### Exercise directions
In the listing below, locate the line containing "rocker_plane = Plane.YZ.offset(inlet_x)" and the line containing "obj.matrix_world = Matrix.Identity(4)". Output both of them and every line between, exactly as written, and nothing more.

### Information shown

* Begin *

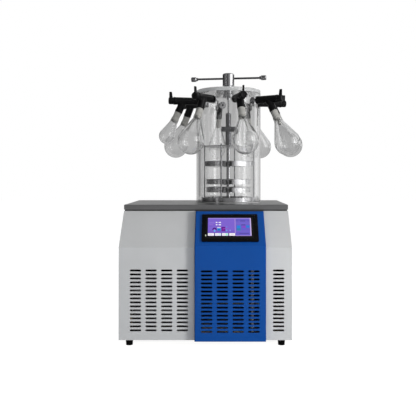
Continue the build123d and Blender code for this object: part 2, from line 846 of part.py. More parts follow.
with BuildPart() as valve_body:
    with BuildSketch(Plane.YZ.offset(valve_start)):
        Circle(valve_radius)
    extrude(amount=valve_length)
    fillet(valve_body.edges().filter_by(GeomType.CIRCLE), valve_end_edge)
    with BuildSketch(branch_plane):
        Circle(valve_radius)
    extrude(amount=branch_length)
    with BuildSketch(Plane.YZ.offset(valve_start)):
        Circle(nipple_radius + pin_gap)
    extrude(amount=valve_length, mode=Mode.SUBTRACT)
    with BuildSketch(Plane.YZ.offset(plug_seat)):
        Circle(plug_radius + pin_gap)
    extrude(amount=valve_length, mode=Mode.SUBTRACT)
    with BuildSketch(branch_plane):
        Circle(branch_bore)
    extrude(amount=branch_length, mode=Mode.SUBTRACT)
    with BuildSketch(branch_plane.offset(spigot_start)):
        Circle(spigot_radius + pin_gap)
    extrude(amount=spigot_depth, mode=Mode.SUBTRACT)

with BuildPart() as valve_plug:
    with BuildSketch(Plane.YZ.offset(cap_start)):
        Circle(cap_radius)
    extrude(amount=cap_length)
    fillet(valve_plug.edges().group_by(Axis.X)[-1], cap_edge)
    with BuildSketch(Plane.YZ.offset(plug_seat + air_gap)):
        Circle(plug_radius)
    extrude(amount=cap_start - plug_seat - air_gap)
    with BuildSketch(Plane.XZ):
        fin_top = valve_radius + fin_height
        fin_face = cap_end - fin_setback
        with BuildLine():
            Polyline((cap_start, 0), (cap_start, cap_radius - fin_setback),
                     (fin_face - fin_top_width, fin_top), (fin_face, fin_top), (fin_face, 0), close=True)
        make_face()
    extrude(amount=fin_thickness / 2, both=True)
    with BuildSketch(Plane.YZ.offset(plug_seat + air_gap)):
        Circle(plug_bore)
    extrude(amount=branch_x - plug_seat, mode=Mode.SUBTRACT)
    with BuildSketch(branch_plane):
        Circle(branch_bore)
    extrude(amount=valve_radius, mode=Mode.SUBTRACT)

with BuildPart() as neck_sleeve:
    with BuildSketch(Plane.XZ):
        with BuildLine():
            Polyline(
                (sleeve_bore, spigot_start + air_gap), (spigot_radius, spigot_start + air_gap),
                (spigot_radius, branch_length), (spigot_radius + sleeve_top_shoulder, branch_length),
                (spigot_radius + sleeve_bottom_shoulder, neck_top), (spigot_radius, neck_top),
                (spigot_radius, neck_top + sleeve_tail), (sleeve_bore, neck_top + sleeve_tail), close=True)
        make_face()
    revolve(axis=Axis.Z)


def cone_to_ball(neck, neck_bottom, ball, middle):
    # Where a straight cone from the neck's edge meets the ball smoothly: (radius, height) and angle.
    drop = middle - neck_bottom
    angle = math.atan2(-drop, neck) + math.acos(ball / math.hypot(neck, drop))
    return (ball * math.cos(angle), middle + ball * math.sin(angle)), angle


def flask_wall(neck, ball, reach):
    # One face of a pear flask, from the neck's top to the bottom of the ball, with the ball's arc.
    neck_bottom = neck_top + neck_length
    middle = neck_top + reach
    meets, angle = cone_to_ball(neck, neck_bottom, ball, middle)
    half_way = (angle + math.pi / 2) / 2
    on_arc = (ball * math.cos(half_way), middle + ball * math.sin(half_way))
    Polyline((neck, neck_top), (neck, neck_bottom), meets)
    ThreePointArc(meets, on_arc, (0, middle + ball))


def pear_flask(ball, reach):
    # A hollow glass flask on the branch's axis, which is Z here.
    with BuildPart() as flask:
        with BuildSketch(Plane.XZ):
            with BuildLine():
                flask_wall(spigot_radius + neck_wall, ball, reach)
                Line((0, neck_top + reach + ball), (0, neck_top + reach + ball - glass_wall))
                flask_wall(spigot_radius + pin_gap, ball - glass_wall, reach)
                Line((spigot_radius + pin_gap, neck_top), (spigot_radius + neck_wall, neck_top))
            make_face()
        revolve(axis=Axis.Z)
    return flask.part


with BuildPart() as port_nipples:
    for angle in port_angles:
        add(nipple.part.moved(port_plane(angle).location))
save(port_nipples.part, "port_nipples")

with BuildPart() as valve_bodies:
    for angle in port_angles:
        add(valve_body.part.moved(port_plane(angle).location))
save(valve_bodies.part, "valve_bodies")

with BuildPart() as neck_sleeves:
    for angle in port_angles:
        add(neck_sleeve.part.moved(port_plane(angle).location * branch_plane.location))
save(neck_sleeves.part, "neck_sleeves")

large_flask = pear_flask(large_bulb_radius, large_bulb_reach)
small_flask = pear_flask(small_bulb_radius, small_bulb_reach)
for port, angle in enumerate(port_angles, start=1):
    flask = small_flask if port == small_flask_port else large_flask
    save(flask.moved(port_plane(angle).location * branch_plane.location), f"flask_{port}")
    save(valve_plug.part.moved(port_plane(angle).location), f"valve_plug_{port}")

# Cooling set on the base pan: compressor, condenser behind the front slots, and its fan
compressor_x = chamber_x - insulation_outer - compressor_gap - compressor_radius
compressor_y = rear - compressor_from_rear
with BuildPart() as compressor:
    with BuildSketch(Plane((compressor_x, compressor_y, pan_floor))):
        RectangleRounded(compressor_plate, compressor_plate, compressor_plate_corner)
    extrude(amount=compressor_plate_thickness)
    with BuildSketch(Plane((compressor_x, compressor_y, pan_floor + compressor_plate_thickness))):
        Circle(compressor_radius)
    shell = extrude(amount=compressor_height)
    fillet(shell.edges().group_by(Axis.Z)[-1], compressor_dome)
save(compressor.part, "compressor")

condenser_x = condenser_from_side - half_width
condenser_y = front + condenser_from_front
fin_count = round(condenser_width / fin_pitch) + 1
tube_pitch = condenser_height / condenser_tube_rows
with BuildPart() as condenser:
    with Locations((condenser_x, condenser_y, pan_floor + condenser_height / 2)):
        with GridLocations(fin_pitch, 1, fin_count, 1):
            Box(fin_sheet, condenser_depth, condenser_height)
        with GridLocations((fin_count - 1) * fin_pitch, 1, 2, 1):
            Box(sheet, condenser_depth, condenser_height)
    with BuildSketch(Plane.YZ.offset(condenser_x)):
        with Locations((condenser_y, pan_floor + condenser_height / 2)):
            with GridLocations(condenser_depth / 2, tube_pitch, 2, condenser_tube_rows):
                Circle(condenser_tube_radius)
    extrude(amount=condenser_width / 2 + condenser_tube_end, both=True)
save(condenser.part, "condenser")

fan_front = condenser_y + condenser_depth / 2
fan_back = fan_front + fan_depth
fan_middle = (condenser_x, pan_floor + fan_size / 2)
arm_face = fan_back - fan_arm_thickness
with BuildPart() as fan_frame:
    with BuildSketch(Plane.XZ.offset(-fan_front)):
        with Locations(fan_middle):
            Rectangle(fan_size, fan_size)
            Circle(fan_bore, mode=Mode.SUBTRACT)
    extrude(amount=-fan_depth)
    with BuildSketch(Plane.XZ.offset(-arm_face)):
        with Locations(fan_middle):
            Circle(fan_hub_radius)
            Rectangle(2 * fan_bore + fan_arm_width, fan_arm_width)
            Rectangle(fan_arm_width, 2 * fan_bore + fan_arm_width)
    extrude(amount=-fan_arm_thickness)
    with BuildSketch(Plane.XZ.offset(-arm_face)):
        with Locations(fan_middle):
            Circle(fan_pin_radius)
    extrude(amount=fan_depth - 2 * fan_arm_thickness)
save(fan_frame.part, "fan_frame")

rotor_back = arm_face - air_gap
rotor_depth = fan_depth - 2 * fan_arm_thickness - air_gap
with BuildPart() as fan_rotor:
    with BuildSketch(Plane.XZ.offset(-rotor_back)):
        with Locations(fan_middle):
            Circle(fan_hub_radius)
    extrude(amount=rotor_depth)
    blade_span = fan_bore - blade_tip_gap - fan_pin_radius * 2
    blade_middle = fan_pin_radius * 2 + blade_span / 2
    for blade in range(blade_count):
        turn = 360 * blade / blade_count
        with Locations(Location((fan_middle[0], rotor_back - rotor_depth / 2, fan_middle[1]), (0, turn, 0))
                       * Location((0, 0, blade_middle), (0, 0, blade_twist))):
            Box(blade_chord, blade_thickness, blade_span)
    with BuildSketch(Plane.XZ.offset(-rotor_back)):
        with Locations(fan_middle):
            Circle(fan_pin_radius + pin_gap)
    extrude(amount=rotor_depth, mode=Mode.SUBTRACT)
save(fan_rotor.part, "fan_rotor")

# Mains inlet module with its rocker switch
switch_height = inlet_z + rocker_above
socket_middle = inlet_z - socket_below
rocker_y = rear - rocker_pivot_depth
inlet_face = rear + inlet_flange_thickness
with BuildPart() as power_inlet:
    with BuildSketch(Plane.XZ.offset(-rear)):
        with Locations((inlet_x, inlet_z)):
            Rectangle(inlet_width, inlet_height)
    extrude(amount=inlet_depth)
    with BuildSketch(Plane.XZ.offset(-rear)):
        with Locations((inlet_x, inlet_z)):
            RectangleRounded(inlet_width + 2 * inlet_flange, inlet_height + 2 * inlet_flange, inlet_flange)
    extrude(amount=-inlet_flange_thickness)
    with BuildSketch(Plane.XZ.offset(-inlet_face)):
        with Locations((inlet_x, socket_middle)):
            Rectangle(socket_width, socket_height)
    extrude(amount=socket_depth, mode=Mode.SUBTRACT)
    with BuildSketch(Plane.XZ.offset(-inlet_face)):
        with Locations((inlet_x, switch_height)):
            Rectangle(rocker_width + 2 * air_gap, 2 * (rocker_half_height + rocker_clearance))
    extrude(amount=inlet_flange_thickness + rocker_well, mode=Mode.SUBTRACT)
    with BuildSketch(Plane.YZ.offset(inlet_x)):
        with Locations((rocker_y, switch_height)):
            Circle(rocker_pin_radius + pin_gap)
    extrude(amount=rocker_width / 2 + rocker_pin_length + air_gap, both=True, mode=Mode.SUBTRACT)
    with BuildSketch(Plane.XZ.offset(socket_depth - inlet_face)):
        with Locations((inlet_x, socket_middle)):
            with Locations((-contact_pitch, -contact_height / 4), (0, contact_height / 4),
                           (contact_pitch, -contact_height / 4)):
                Rectangle(contact_width, contact_height)
    extrude(amount=-contact_length)
save(power_inlet.part, "power_inlet")

rocker_plane = Plane.YZ.offset(inlet_x) * Location((rocker_y, switch_height), rocker_tilt)
with BuildPart() as power_rocker:
    with BuildSketch(rocker_plane):
        with BuildLine():
            Polyline(
                (-rocker_back, -rocker_half_height / 2), (-rocker_back, rocker_half_height / 2),
                (rocker_back, rocker_half_height), (rocker_front, rocker_half_height),
                (rocker_front - rocker_dip, 0), (rocker_front, -rocker_half_height),
                (rocker_back, -rocker_half_height), close=True)
        make_face()
    extrude(amount=rocker_width / 2, both=True)
    with BuildSketch(rocker_plane):
        Circle(rocker_pin_radius)
    extrude(amount=rocker_width / 2 + rocker_pin_length, both=True)
save(power_rocker.part, "power_rocker")
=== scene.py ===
import json
import math

import bmesh
import bpy
from mathutils import Matrix, Vector


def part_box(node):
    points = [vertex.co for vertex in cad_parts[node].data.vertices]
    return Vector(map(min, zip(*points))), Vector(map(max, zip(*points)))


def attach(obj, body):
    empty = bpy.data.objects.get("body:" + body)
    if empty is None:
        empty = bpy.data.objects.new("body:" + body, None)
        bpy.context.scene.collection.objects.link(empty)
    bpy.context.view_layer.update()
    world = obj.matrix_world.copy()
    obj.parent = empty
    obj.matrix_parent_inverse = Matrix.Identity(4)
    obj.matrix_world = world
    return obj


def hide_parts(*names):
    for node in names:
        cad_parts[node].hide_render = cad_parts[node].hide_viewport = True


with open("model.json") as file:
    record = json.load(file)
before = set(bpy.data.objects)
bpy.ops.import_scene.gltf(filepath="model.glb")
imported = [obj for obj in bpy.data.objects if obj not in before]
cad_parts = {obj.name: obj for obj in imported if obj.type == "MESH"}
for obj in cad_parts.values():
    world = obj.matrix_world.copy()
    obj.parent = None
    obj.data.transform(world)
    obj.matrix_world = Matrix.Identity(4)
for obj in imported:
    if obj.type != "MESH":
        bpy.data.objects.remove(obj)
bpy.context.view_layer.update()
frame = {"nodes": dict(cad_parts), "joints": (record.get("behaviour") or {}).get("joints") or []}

# A freeze dryer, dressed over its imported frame. Metres, Z up, the front faces -Y.
nodes = frame["nodes"]
bpy.ops.object.select_all(action="DESELECT")


def corners(node):
    low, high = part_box(node)
    return Vector(low), Vector(high)


# The view: level, a little to the right of the cabinet's middle
view = {"place": (0.045, -2.348, 0.586), "lens": 52.0, "shift": (-0.0248, -0.0757)}
bpy.ops.object.camera_add(location=view["place"], rotation=(math.radians(90), 0, 0))
camera = bpy.context.object
camera.data.lens = view["lens"]
camera.data.shift_x, camera.data.shift_y = view["shift"]
bpy.context.scene.camera = camera
bpy.context.scene.view_settings.view_transform = "Standard"
print("view set")


class Wire:  # one output of a node, so that shader maths reads as sums
    def __init__(self, finish, socket):
        self.finish, self.socket = finish, socket

    def maths(self, operation, *terms):
        return self.finish.add("ShaderNodeMath", {"operation": operation}, dict(enumerate(terms)))

    def __add__(self, other):
        return self.maths("ADD", self, other)

    def __radd__(self, other):
        return self.maths("ADD", other, self)

    def __sub__(self, other):
        return self.maths("SUBTRACT", self, other)

    def __rsub__(self, other):
        return self.maths("SUBTRACT", other, self)

    def __mul__(self, other):
        return self.maths("MULTIPLY", self, other)

    def __rmul__(self, other):
        return self.maths("MULTIPLY", other, self)

    def __truediv__(self, other):
        return self.maths("DIVIDE", self, other)

    def __gt__(self, other):
        return self.maths("GREATER_THAN", self, other)

    def __lt__(self, other):
        return self.maths("LESS_THAN", self, other)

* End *

### Output for this exercise
rocker_plane = Plane.YZ.offset(inlet_x) * Location((rocker_y, switch_height), rocker_tilt)
with BuildPart() as power_rocker:
    with BuildSketch(rocker_plane):
        with BuildLine():
            Polyline(
                (-rocker_back, -rocker_half_height / 2), (-rocker_back, rocker_half_height / 2),
                (rocker_back, rocker_half_height), (rocker_front, rocker_half_height),
                (rocker_front - rocker_dip, 0), (rocker_front, -rocker_half_height),
                (rocker_back, -rocker_half_height), close=True)
        make_face()
    extrude(amount=rocker_width / 2, both=True)
    with BuildSketch(rocker_plane):
        Circle(rocker_pin_radius)
    extrude(amount=rocker_width / 2 + rocker_pin_length, both=True)
save(power_rocker.part, "power_rocker")
=== scene.py ===
import json
import math

import bmesh
import bpy
from mathutils import Matrix, Vector


def part_box(node):
    points = [vertex.co for vertex in cad_parts[node].data.vertices]
    return Vector(map(min, zip(*points))), Vector(map(max, zip(*points)))


def attach(obj, body):
    empty = bpy.data.objects.get("body:" + body)
    if empty is None:
        empty = bpy.data.objects.new("body:" + body, None)
        bpy.context.scene.collection.objects.link(empty)
    bpy.context.view_layer.update()
    world = obj.matrix_world.copy()
    obj.parent = empty
    obj.matrix_parent_inverse = Matrix.Identity(4)
    obj.matrix_world = world
    return obj


def hide_parts(*names):
    for node in names:
        cad_parts[node].hide_render = cad_parts[node].hide_viewport = True


with open("model.json") as file:
    record = json.load(file)
before = set(bpy.data.objects)
bpy.ops.import_scene.gltf(filepath="model.glb")
imported = [obj for obj in bpy.data.objects if obj not in before]
cad_parts = {obj.name: obj for obj in imported if obj.type == "MESH"}
for obj in cad_parts.values():
    world = obj.matrix_world.copy()
    obj.parent = None
    obj.data.transform(world)
    obj.matrix_world = Matrix.Identity(4)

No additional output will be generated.